There were U.S. awards for Brazilian musicians as well in the late 1990s with two artists winning World Music Album Grammy Awards - Milton Nascimento for his album Nascimento in 1998 and Gilberto Gil for his album Quanta Live in 1999.

The 1992 "Earth Summit" - the United Nations Conference on the Environment and Development - was held in Rio de Janeiro. It brought worldwide attention to several Brazilian programs for environmental protection. One such program is located in Curitiba, a rapidly growing city of 1,5 million in the State of Paraná. Curitiba's bold urban planning initiatives have allowed the city to manage its growth while safeguarding its environment and its comfortable lifestyle. The University of Virginia's 1997 Thomas Jefferson Medal in Architecture honors Curitiba's achievements.

During a visit by President Clinton to Brazil in October 1997, the two countries strengthened their ties by concluding agreements in several areas of common concern. Among them: protecting and preserving the environment; cooperating on a broad range of law enforcement matters especially in the area of drug trafficking; limiting proliferation of nuclear materials; and working together to explore the frontiers of space. Brazil will contribute Space Station hardware and research facilities to the International Space Station (ISS) program. In exchange, NASA will provide Brazil with Space Station utilization rights as well as a flight opportunity for one Brazilian astronaut during the course of the ISS program. Another outcome of this trip was the launching of an education partnership to advance both countries' shared commitment to ensure that all their citizens have the tools they need to prosper in the 21st century economy.

In 1998, President and Mrs.
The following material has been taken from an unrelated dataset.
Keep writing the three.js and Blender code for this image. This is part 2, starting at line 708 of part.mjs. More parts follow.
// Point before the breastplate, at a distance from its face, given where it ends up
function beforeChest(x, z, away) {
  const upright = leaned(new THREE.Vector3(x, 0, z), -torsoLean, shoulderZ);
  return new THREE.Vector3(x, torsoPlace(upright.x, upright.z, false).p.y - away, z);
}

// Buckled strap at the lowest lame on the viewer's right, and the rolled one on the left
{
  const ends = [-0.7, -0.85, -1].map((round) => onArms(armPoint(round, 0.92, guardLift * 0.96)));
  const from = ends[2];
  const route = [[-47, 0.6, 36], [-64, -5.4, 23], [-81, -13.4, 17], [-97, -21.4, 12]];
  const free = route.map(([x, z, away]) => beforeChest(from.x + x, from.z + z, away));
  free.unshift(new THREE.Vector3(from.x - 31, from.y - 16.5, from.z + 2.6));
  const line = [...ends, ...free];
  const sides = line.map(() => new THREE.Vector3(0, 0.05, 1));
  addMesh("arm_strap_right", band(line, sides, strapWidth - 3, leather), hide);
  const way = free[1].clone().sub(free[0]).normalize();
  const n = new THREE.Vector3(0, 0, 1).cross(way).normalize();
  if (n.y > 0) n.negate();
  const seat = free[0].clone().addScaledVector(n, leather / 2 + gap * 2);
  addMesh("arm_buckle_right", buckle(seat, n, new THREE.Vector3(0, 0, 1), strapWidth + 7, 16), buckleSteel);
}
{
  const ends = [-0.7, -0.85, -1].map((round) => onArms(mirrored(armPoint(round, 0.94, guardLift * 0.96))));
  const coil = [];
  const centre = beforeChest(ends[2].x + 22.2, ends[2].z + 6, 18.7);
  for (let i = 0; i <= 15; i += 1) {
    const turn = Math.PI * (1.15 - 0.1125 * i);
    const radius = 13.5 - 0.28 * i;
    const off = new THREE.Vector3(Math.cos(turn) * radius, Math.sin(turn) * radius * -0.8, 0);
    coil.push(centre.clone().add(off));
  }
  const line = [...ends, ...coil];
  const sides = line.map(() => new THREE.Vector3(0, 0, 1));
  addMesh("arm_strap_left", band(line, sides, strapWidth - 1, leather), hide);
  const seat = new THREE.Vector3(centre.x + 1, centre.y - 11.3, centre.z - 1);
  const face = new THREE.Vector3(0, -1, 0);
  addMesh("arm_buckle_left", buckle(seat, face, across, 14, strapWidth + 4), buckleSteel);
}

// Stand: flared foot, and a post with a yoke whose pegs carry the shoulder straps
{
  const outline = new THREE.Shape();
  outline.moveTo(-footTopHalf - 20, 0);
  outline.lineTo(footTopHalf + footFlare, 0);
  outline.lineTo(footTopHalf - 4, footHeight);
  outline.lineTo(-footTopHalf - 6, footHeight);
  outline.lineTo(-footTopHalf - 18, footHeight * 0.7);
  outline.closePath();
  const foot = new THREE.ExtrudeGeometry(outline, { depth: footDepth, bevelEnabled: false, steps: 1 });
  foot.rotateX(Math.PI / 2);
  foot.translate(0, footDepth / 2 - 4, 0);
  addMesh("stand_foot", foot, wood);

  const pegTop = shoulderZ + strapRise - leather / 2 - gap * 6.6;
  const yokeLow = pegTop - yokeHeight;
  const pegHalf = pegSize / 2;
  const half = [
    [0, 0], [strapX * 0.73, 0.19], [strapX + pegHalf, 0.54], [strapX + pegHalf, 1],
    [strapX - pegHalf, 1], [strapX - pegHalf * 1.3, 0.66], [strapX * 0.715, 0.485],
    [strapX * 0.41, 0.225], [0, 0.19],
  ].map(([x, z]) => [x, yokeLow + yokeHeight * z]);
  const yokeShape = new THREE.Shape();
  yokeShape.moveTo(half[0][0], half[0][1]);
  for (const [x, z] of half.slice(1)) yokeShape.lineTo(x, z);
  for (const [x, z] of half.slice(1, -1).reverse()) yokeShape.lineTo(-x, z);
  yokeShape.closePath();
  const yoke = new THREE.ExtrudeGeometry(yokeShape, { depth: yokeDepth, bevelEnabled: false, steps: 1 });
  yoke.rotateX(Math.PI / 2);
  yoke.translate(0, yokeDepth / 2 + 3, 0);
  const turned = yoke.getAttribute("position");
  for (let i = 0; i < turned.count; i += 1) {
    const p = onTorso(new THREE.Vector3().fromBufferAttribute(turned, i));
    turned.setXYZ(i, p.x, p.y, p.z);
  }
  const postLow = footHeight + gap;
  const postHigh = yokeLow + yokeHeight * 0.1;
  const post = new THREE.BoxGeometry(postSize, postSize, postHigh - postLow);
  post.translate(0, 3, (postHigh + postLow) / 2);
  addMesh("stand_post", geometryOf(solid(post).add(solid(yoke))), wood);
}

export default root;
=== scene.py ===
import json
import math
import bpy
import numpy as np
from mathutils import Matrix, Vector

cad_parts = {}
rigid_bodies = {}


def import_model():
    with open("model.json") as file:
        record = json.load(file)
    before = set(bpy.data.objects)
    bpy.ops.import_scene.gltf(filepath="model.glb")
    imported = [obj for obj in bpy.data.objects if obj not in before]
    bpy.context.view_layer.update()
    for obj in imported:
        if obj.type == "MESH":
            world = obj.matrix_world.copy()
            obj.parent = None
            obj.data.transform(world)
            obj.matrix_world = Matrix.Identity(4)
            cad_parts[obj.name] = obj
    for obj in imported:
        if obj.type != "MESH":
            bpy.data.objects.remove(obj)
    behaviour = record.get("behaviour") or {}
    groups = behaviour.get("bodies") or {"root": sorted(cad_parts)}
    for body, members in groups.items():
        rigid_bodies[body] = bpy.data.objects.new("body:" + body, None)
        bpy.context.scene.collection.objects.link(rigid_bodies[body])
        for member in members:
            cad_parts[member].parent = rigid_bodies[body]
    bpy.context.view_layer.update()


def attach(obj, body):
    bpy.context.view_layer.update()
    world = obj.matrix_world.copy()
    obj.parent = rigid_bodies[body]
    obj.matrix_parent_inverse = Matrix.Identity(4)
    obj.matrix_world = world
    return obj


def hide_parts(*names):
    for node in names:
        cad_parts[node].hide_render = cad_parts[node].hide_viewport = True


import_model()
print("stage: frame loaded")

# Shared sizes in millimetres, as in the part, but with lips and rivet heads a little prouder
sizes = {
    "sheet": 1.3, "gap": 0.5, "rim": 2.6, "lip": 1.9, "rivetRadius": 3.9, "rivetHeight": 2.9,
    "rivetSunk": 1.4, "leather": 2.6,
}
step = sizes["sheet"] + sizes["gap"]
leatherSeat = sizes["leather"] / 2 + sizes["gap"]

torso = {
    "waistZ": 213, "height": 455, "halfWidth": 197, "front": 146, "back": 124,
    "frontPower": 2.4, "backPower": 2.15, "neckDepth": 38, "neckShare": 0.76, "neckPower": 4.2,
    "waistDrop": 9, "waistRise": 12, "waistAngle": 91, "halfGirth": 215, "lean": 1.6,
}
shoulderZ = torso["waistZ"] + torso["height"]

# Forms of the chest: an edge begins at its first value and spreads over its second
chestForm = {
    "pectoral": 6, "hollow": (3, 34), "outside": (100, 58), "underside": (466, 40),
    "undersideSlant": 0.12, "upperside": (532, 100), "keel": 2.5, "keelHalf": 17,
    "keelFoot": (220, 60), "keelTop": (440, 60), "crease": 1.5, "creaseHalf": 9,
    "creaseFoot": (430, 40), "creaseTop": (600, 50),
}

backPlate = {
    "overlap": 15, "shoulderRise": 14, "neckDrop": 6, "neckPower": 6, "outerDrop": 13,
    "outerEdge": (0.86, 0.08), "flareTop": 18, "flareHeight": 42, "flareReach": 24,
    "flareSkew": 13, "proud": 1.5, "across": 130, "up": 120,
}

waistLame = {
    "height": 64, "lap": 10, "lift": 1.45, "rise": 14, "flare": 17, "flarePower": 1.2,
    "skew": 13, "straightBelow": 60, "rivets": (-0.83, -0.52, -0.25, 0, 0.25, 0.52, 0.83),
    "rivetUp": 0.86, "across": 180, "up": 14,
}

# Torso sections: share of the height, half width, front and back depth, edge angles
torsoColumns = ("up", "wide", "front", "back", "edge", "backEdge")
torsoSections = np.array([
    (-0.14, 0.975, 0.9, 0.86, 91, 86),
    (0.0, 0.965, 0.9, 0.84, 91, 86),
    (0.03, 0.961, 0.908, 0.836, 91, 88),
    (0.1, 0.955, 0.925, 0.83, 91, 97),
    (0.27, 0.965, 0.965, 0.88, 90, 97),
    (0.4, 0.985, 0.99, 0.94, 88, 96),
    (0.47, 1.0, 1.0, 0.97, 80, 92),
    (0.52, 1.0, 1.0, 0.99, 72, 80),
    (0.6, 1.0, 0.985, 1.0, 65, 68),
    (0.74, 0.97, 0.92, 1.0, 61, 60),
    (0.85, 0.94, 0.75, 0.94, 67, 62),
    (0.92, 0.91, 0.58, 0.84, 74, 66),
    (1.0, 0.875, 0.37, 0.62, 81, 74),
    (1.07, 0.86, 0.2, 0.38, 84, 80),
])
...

Clinton invited President and Mrs. Cardoso to spend a weekend at Camp David where the two presidents had an informal, highly productive exchange of views on international political and economic issues. President Cardoso is only the second head of government to be invited by President Clinton to Camp David.

And finally, citizens of both Brazil and the United States fervently believe they live in the best country on earh.